In the latter part of his time at Manchester, his career took the dual path of academic and administrator. In 1976 he became Dean of the Arts Faculty, and he subsequently became increasingly prominent in the high-level administration of the University. In 1979 he was appointed to a three-year period as Pro-Vice Chancellor, being reappointed for a final year in 1982; during the academic year of 1980-81 he was acting Vice-Chancellor. From 1979 he also became presenter of honorary graduands, a task he particularly enjoyed.
He was also very keen to build bridges between the University and the wider community; always interested in drama, he was a founder trustee of the University's Contact Theatre Company in 1972, and later (during 1984-87) its chair; in this role he encouraged close collaboration with schools and local communities. He was actively involved in a creative capacity with at least one production at the theatre: he devised a dramatic production based around the poetry of Wilfred Owen which was performed by the Contact Theatre Company in 1988 and revived again in 1989 and 1990; this was a highly successful production, aimed in particular at schoolchildren, in which Welland aimed to stimulate interest in Owen as man and poet.
Welland's time to work on Owen was of necessity more limited during his time at Manchester University. Nevertheless he maintained an active interest in Owen and found the time to undertake some research: in 1974, he published an article, 'Sassoon on Owen', in the Times Literary Supplement; he spoke on Owen at the Welsh Academy Conference in 1976; and most significantly, in 1978 he published a revised and enlarged edition of his Wilfred Owen: a critical study, which included an extra chapter exploring developments in the study of Owen and war poetry that had taken place in the eighteen years since the book's first publication.
After his retirement, Welland was able to devote more time to his enduring interest in Owen. In 1990 he heard, through a chance conversation, about the Wilfred Owen Association which had been established the previous year. Although initially disappointed that he had not been consulted at the time of its foundation, he subsequently became actively involved, and in 1993 he became a Joint Vice-President of the Association, joining the Earl of Gowrie, Ted Hughes, Peter Owen, Stephen Spender and Jon Stallworthy.
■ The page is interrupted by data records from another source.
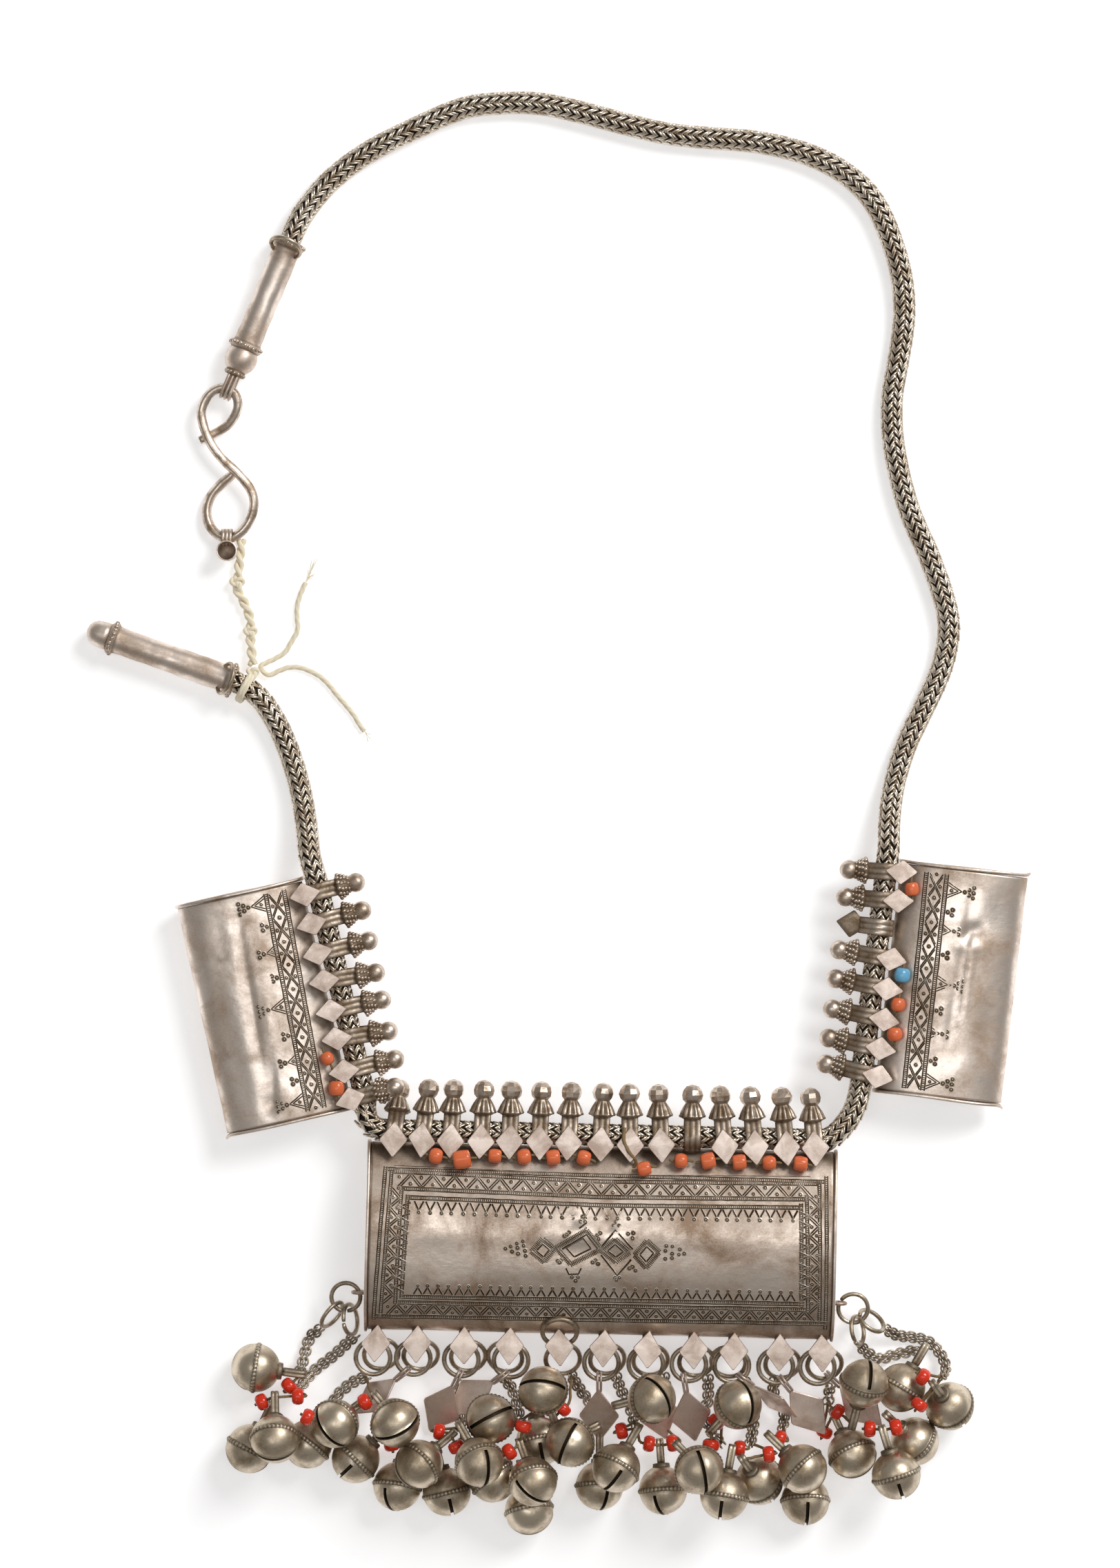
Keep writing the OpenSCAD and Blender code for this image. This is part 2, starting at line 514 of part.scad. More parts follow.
// The broken-off end of the lower terminal, still hanging on the hook by its strap
module end_cup() {
    hook_at = [-97.9, 79.7, 3.4];
    color(silver) translate(home) {
        difference() {
            union() {
                translate([cup_at[0], cup_at[1], cup_z]) cylinder(r = cup_r, h = 5);
                translate(hook_at) across(3.2) circle(2.7, $fn = 24);
            }
            translate([cup_at[0], cup_at[1], cup_z + 0.8]) cylinder(r = cup_r - 0.5, h = 6);
            translate(hook_at) across(8) circle(2, $fn = 24);
        }
    }
}

module tie_string() { color(cotton) translate(home) swept(tie_route, tie_d / 2, 8); }

module tie_tails() { color(cotton) translate(home) swept(tail_route, strand_d / 2, 8); }

// Two turns of the string round the chain beside the lower terminal
module tie_wrap() {
    wrap_at = [-92.4, 36.1, 5];
    color(cotton) translate(home + wrap_at) rotate([0, 0, 149]) rotate([0, 90, 0]) rotate_extrude()
        translate([chain_r + strand_d / 2 + 0.2, 0]) square([strand_d, 2 * strand_d], center = true);
}

// A bead that is drilled along x
module drilled(d, l, hole) {
    rotate([0, 90, 0]) rotate_extrude() intersection() {
        translate([d / 2 - l / 2, 0]) circle(l / 2, $fn = 32);
        translate([hole, -l]) square([d, 2 * l]);
    }
}

// A bead rests on the rounded edge of the tube, whose surface drops towards the chain.
function edge_z(c, v) =
    let(x = (-v - edge(c) - half_w(c)) / half_w(c)) mid_z(c) + half_t(c) * sqrt(max(0, 1 - x * x));
function coral_z(c, p) = edge_z(c, p[1] - p[2] / 4) + p[2] / 2 + 0.4;

module coral_row(c, beads) {
    at_case(c) for (p = beads) translate([p[0], p[1], coral_z(c, p)]) drilled(p[2], 0.92 * p[2], coral_hole);
}

module coral_beads() {
    color(coral) {
        coral_row(centre, centre_coral);
        coral_row(left, left_coral);
        coral_row(right, right_coral);
    }
}

// What shows of the thread: a short length through each bead
module thread_row(c, beads) {
    at_case(c) for (p = beads) translate([p[0], p[1], coral_z(c, p)]) rotate([0, 90, 0])
        cylinder(r = coral_thread, h = p[2] + 0.2, center = true, $fn = 24);
}

module coral_threads() {
    color(thread) {
        thread_row(centre, centre_coral);
        thread_row(left, left_coral);
        thread_row(right, right_coral);
    }
}

function to_bail(p) = let(e = bail_at(p[3])) atan2(e[1] - p[1], e[0] - p[0]);

module glass_beads() {
    color(glass_red) translate(home) for (p = glass_at)
        translate([p[0], p[1], p[2]]) rotate([0, 0, to_bail(p)]) drilled(glass_d, glass_l, glass_hole);
}

module bead_cords() {
    color(thread) translate(home) for (p = glass_at)
        translate([p[0], p[1], p[2]]) rotate([0, 0, to_bail(p)]) rotate([0, 90, 0])
            cylinder(r = cord_r, h = glass_l + 1.2, center = true);
}

module case_rings() {
    color(pale_silver) {
        at_case(centre) for (p = lower_rings)
            translate([lower_eyes[p[0] - 1], eye_v, eye_z + p[3] * wire_level]) rotate([0, 0, p[2]])
                rotate([p[1], 0, 0]) translate([0, -ring_r, 0]) ring(ring_r, ring_wire);
        translate(home) for (p = side_rings)
            translate([p[0], p[1], p[2]]) rotate([0, 0, p[4]]) rotate([p[5], 0, 0]) ring(p[3], side_wire);
    }
}

module drop_chains() {
    color(silver) translate(home) for (p = drop_routes) swept(smooth(p, 2), drop_d / 2, 8);
}

module lozenge_pendants() {
    color(pale_silver) translate(home) for (p = pendants)
        translate(on_ring(lower_rings[p[0] - 1], p[1])) rotate([0, 0, p[2]]) rotate([0, p[3], 0]) {
            rotate([90, 0, 0]) translate([0, 0, -0.9]) linear_extrude(1.8) difference() {
                polygon(stirrup(2.2, 0.9, 3.2));
                polygon(stirrup(1.65, 0.5, 2.3));
            }
            translate([3 + pendant_l / 2, 0, 0]) rotate([p[4], 0, 0]) rotate([0, 0, 90])
                translate([0, 0, -pendant_t / 2]) lozenge(pendant_w, pendant_l, pendant_t);
        }
}

module bell(i) {
    b = bells[i - 1];
    color(bell_silver) translate(home + bell_at(i)) rotate([0, 0, b[2]]) rotate([0, 90 - b[3], 0]) {
        rotate([0, 0, b[4]]) difference() {
            union() {
                sphere(r = bell_r);
                ring(bell_r, 2 * band_r);
                translate([0, 0, bell_r - 0.4]) cylinder(r = collar_r, h = collar_h);
            }
            sphere(r = bell_r - bell_wall);
            translate([-bell_d, -slit_w / 2, -bell_d]) cube([2 * bell_d, slit_w, bell_d - 1.8]);
        }
        translate([0, 0, bell_r + collar_h - 0.4]) rotate([0, -bend(b), 0]) rotate([0, -90, 90])
            translate([bail_half - 0.3, 0, -bail_w / 2]) linear_extrude(bail_w) difference() {
                polygon(stirrup(bail_half, bail_half, bail_l));
                polygon(stirrup(bail_half - bail_t, bail_half - bail_t, bail_l));
            }
    }
}

rope_chain();
centre_case();
left_case();
right_case();
turned_loop();
centre_left_plate();
centre_right_plate();
left_top_plate();
left_bottom_plate();
right_top_plate();
right_bottom_plate();
upper_terminal();
lower_terminal();
terminal_rings();
clasp_hook();
end_cup();
tie_string();
tie_tails();
tie_wrap();
coral_beads();
coral_threads();
glass_beads();
bead_cords();
case_rings();
drop_chains();
lozenge_pendants();
for (i = [1 : len(bells)])
    bell(i);
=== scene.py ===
# %% [markdown]
# A silver necklace with amulet cases, laid out flat
#
# The necklace is a plaited chain that carries three tubes of sheet silver. Cast loops with little balls
# hold the tubes to the chain, and the largest tube has a fringe of rings, thin chains, beads and bells.
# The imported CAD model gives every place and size. Here each piece gets its real surface: the plait, the
# chased lines, the granules, the worn and tarnished silver.

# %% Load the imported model
import math
import random
import bpy
import numpy as np
from mathutils import Matrix, Vector, noise


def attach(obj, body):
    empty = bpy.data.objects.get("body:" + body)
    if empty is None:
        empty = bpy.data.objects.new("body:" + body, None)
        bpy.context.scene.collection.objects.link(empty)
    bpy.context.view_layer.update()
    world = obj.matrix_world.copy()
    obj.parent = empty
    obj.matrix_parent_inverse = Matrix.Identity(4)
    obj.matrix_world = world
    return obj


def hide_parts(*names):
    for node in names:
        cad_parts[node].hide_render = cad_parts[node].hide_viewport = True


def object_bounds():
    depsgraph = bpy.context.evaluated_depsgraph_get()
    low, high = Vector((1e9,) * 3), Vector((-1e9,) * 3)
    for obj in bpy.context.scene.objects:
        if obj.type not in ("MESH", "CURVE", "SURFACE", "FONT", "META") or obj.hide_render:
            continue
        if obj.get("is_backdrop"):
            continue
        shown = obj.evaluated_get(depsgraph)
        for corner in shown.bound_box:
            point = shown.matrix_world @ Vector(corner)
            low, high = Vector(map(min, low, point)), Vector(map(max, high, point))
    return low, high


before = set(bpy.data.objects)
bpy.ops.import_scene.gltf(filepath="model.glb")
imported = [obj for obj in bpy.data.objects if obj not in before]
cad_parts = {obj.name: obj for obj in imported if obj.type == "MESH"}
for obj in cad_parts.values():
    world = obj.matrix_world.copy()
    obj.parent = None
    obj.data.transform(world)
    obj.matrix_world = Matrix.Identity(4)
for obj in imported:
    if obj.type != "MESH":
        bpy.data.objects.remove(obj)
cad_low, cad_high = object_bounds()
print("CAD box in mm:", [round(1000 * c) for c in (*cad_low, *cad_high)])

# %% [markdown]
# Everything is laid out in millimetres, in the same coordinates as the CAD source, and one shift brings
# it home. A piece is turned into metres only when its mesh is finished, so its object stays at the
# origin, untouched, as the CAD nodes do.

# %% Units and the shift home
MM = 0.001
HOME = Vector((1.55, 0.15, 0))
to_metres = Matrix.Scale(MM, 4) @ Matrix.Translation(HOME)
rng = random.Random(7)


def spin(degrees, axis):
    return Matrix.Rotation(math.radians(degrees), 4, axis)


def place(x=0.0, y=0.0, z=0.0, turn=0.0, lift=0.0, roll=0.0):
    """A matrix that rolls about x, lifts about y, turns about z and then moves; angles in degrees."""
    return Matrix.Translation((x, y, z)) @ (spin(turn, "Z") @ spin(lift, "Y")) @ spin(roll, "X")


def in_scene(name, data):
    made = bpy.data.objects.new(name, data)
    bpy.context.scene.collection.objects.link(made)
    return made


# %% [markdown]
# Most pieces are gathered on a bench: a list of surfaces that end up in one mesh. Each point also has a
# number called recess, from 0 on proud metal to 1 deep in a groove. The finishes read it and darken the
# colour there: partly the tarnish that old silver keeps where a polishing cloth doesn't reach, and partly
# painted shade in grooves, gaps, hollows and undersides.

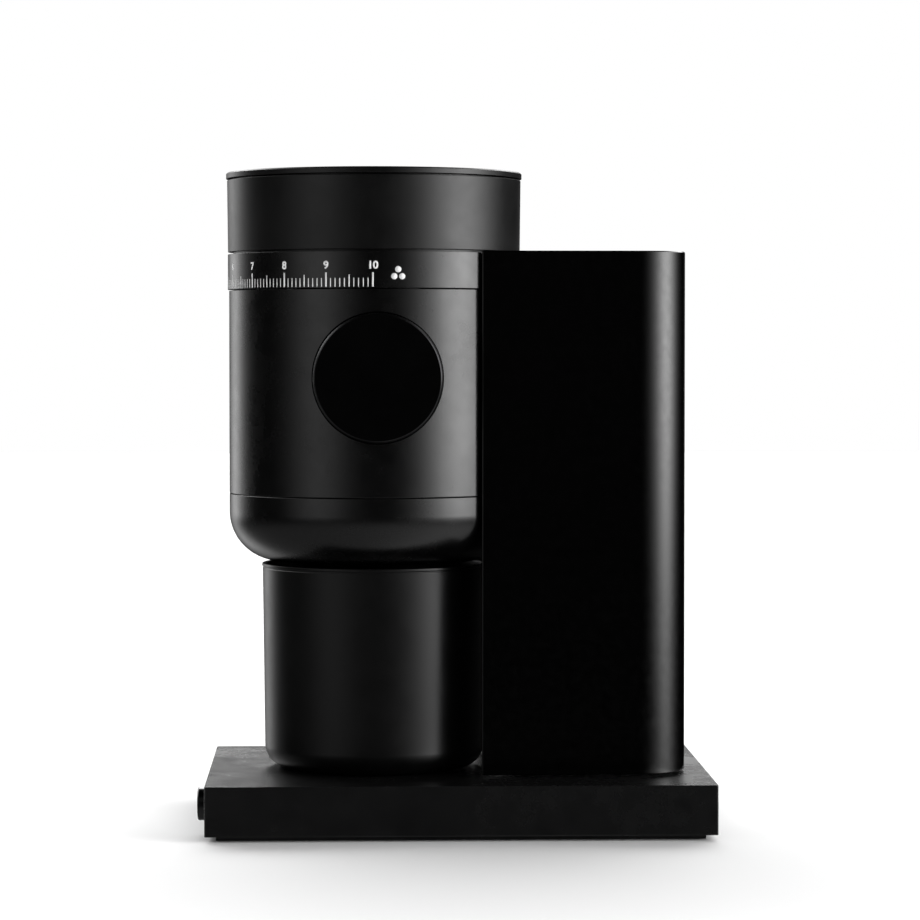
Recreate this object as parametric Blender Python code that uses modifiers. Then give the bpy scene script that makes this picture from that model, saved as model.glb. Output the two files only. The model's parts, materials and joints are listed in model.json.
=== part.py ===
"""Burr coffee grinder: a slab base, a rear tower, and a round head over a catch cup.

Frame: metres, +Z up, origin on the table under the middle of the object. -X is the end with
the power button, +X the tower, and -Y the side with the round knob.
"""

import math

import bmesh
import bpy
from mathutils import Vector

# ---------------------------------------------------------------- driving dimensions (metres)

GAP = 0.0003  # clearance between touching pieces
WALL = 0.0025  # housing wall
THROUGH = 0.01  # how far a cutter runs past the material

# base
BUTTON_PROUD = 0.0046  # how far the power button stands out of the base's end
BASE_SIZE = Vector((0.250, 0.172, 0.0245))
PLINTH_HEIGHT = 0.0027
PLINTH_INSET = 0.0055
PLATE_THICKNESS = 0.0020
BASE_WALL = 0.0030
BASE_EDGE = 0.0006
BASE_X = BUTTON_PROUD / 2  # the button shifts the slab off the middle
BASE_LEFT = BASE_X - BASE_SIZE.x / 2
BASE_RIGHT = BASE_X + BASE_SIZE.x / 2
BASE_SIDE = BASE_SIZE.y / 2
BASE_TOP = PLINTH_HEIGHT + BASE_SIZE.z
BASE_CEILING = BASE_TOP - BASE_WALL
FOOT_R = 0.0080
FOOT_RAISE = 0.0003  # bottom plate over the table
FOOT_INSET = (0.032, 0.022)
BASE_SCREW_INSET = (0.015, 0.013)
BUTTON_R = 0.0082
BUTTON_STEM_R = 0.0030
BUTTON_Y = -0.053
BUTTON_Z = PLINTH_HEIGHT + BASE_SIZE.z / 2
GLAND_X = 0.085
GLAND_R = 0.0060
WIRE_WAY = (0.060, 0.0)
WIRE_HOLE_R = 0.0070

# round head
HEAD_X = -0.0395
HEAD_AXIS = (HEAD_X, 0, 0)
BODY_R = 0.07335
RING_R = 0.07397
HOPPER_BOTTOM_R = 0.0739
HOPPER_TOP_R = 0.0743
LID_R = 0.0748
BOWL_BOTTOM = BASE_TOP + 0.1050
BOWL_TOP = BASE_TOP + 0.1390
BOWL_CORNER = 0.025
BODY_TOP = BASE_TOP + 0.2413
RING_BOTTOM = BODY_TOP + 0.0006
RING_TOP = BASE_TOP + 0.2597
RING_HUB_R = 0.0440
RING_HUB_BOTTOM = 0.247
HOPPER_BOTTOM = RING_TOP + 0.0012
HOPPER_TOP = BASE_TOP + 0.2970
HOPPER_WALL = 0.0021
SPOUT_R = 0.0210
SPOUT_BOTTOM = 0.2630
LID_BOTTOM = HOPPER_TOP + 0.0008
LID_TOP = LID_BOTTOM + 0.0030
LID_SKIRT_R = 0.0704
DETENT_Y = 0.0670
DETENT_R = 0.0020

# catch cup
CUP_RIM_R = 0.0569
CUP_FOOT_R = 0.0554
CUP_CORNER = 0.011
CUP_WALL = 0.0020
CUP_TOP = BASE_TOP + 0.10365

# tower
TOWER_LEFT = 0.0132
TOWER_RIGHT = 0.1158
TOWER_SIDE = 0.0542
TOWER_CORNER = 0.025
TOWER_WALL = 0.0020
TOWER_BOTTOM = BASE_TOP + 0.0013
TOWER_TOP = BASE_TOP + 0.2605
MOUTH_R = 0.0755  # hollow face of the tower, around the head
PANEL_THICKNESS = 0.0022

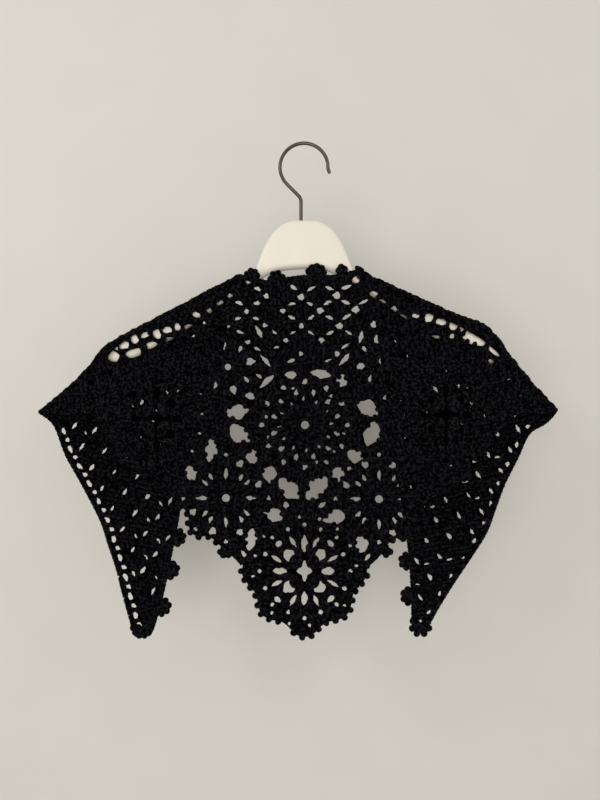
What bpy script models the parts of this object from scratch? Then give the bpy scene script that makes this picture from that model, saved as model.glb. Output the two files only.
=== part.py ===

Peter Owen was the poet's nephew, and he encouraged Welland in his plan to write a book on 'The posthumous life of Wilfred Owen'. In this work, Welland hoped to explore Owen's reputation as it developed between the 1920 edition of his work, and Jon Stallworthy's definitive 1983 edition. He planned to trace the extent to which the survival of Owen's reputation as a poet was dependent on the dedicated efforts of his friends and successors. Beginning his work with the late 1940s and early 1950s, Welland was able to draw on his own rich archive dating from a time when he had been deeply involved in the Owen story. He also obtained two Mellon-funded fellowships to work on the Blunden and Sassoon papers held at the Harry Ransom Humanities Research Center at the University of Texas, Austin; he spent September-October of 1994 and 1996 working at the Center - a valuable experience which gave him new insight into the history of Owen's texts and into events with which Welland himself had been connected during the early period of his research. He completed the section of the book which dealt with the period 1946-48, and began work on another section which was to cover 1948-51. Correspondence in the archive suggests that he planned to spend winter 1996-7 writing up the whole of the central section of the volume, covering 1946-63. This plan was disrupted by ill health, and 'The posthumous life of Wilfred Owen' was ultimately left incomplete at the time of Welland's death in 2002. This is a great loss for Owen researchers. The extant section of the manuscript, which is preserved in Welland's archive, provides a compelling account of the 1946-50 period, including: an analysis of the arguments for the 'Windsor Prayer Meeting' sonnet being of Owen's authorship; an important discussion of Vivian de Sola Pinto and his work; and a lucid and engaging account of Welland's own early interest in Owen's work, his research, and the individuals and problems he encountered during the early period.
Whilst it is widely acknowledged that he played a highly significant role in the development of American Studies in the UK, Welland's pivotal role in the history of Owen studies should not be underestimated. Even before his long-delayed Critical study appeared, he was considered an authority in the field. His meticulous work on the manuscript texts, his tireless efforts to track down manuscripts in private hands, and his recognition that the texts enshrined in the two published editions reflected a high degree of editorial intervention, all informed the 1963 Collected edition and influenced subsequent readings of the texts. Welland's pioneering work in the 1940s and '50s laid the groundwork on which later researchers built, and contributed significantly to raising the status of Owen as a poet. The completion of 'The posthumous life of Wilfred Owen' would have stood as the culmination of Welland's work on Owen, begun fifty years earlier with his MA research.
Dennis Welland's wife Joan died in 1987. In 1994, he met Barbara Leigh (born 1915), who remained his partner until her death, two weeks before his own. He died on 1 September 2002.
For biographical information about Wilfred Owen and other major figures represented in Welland's archive, such as Edmund Blunden and Siegfried Sassoon, researchers are advised to consult the Dictionary of National Biography.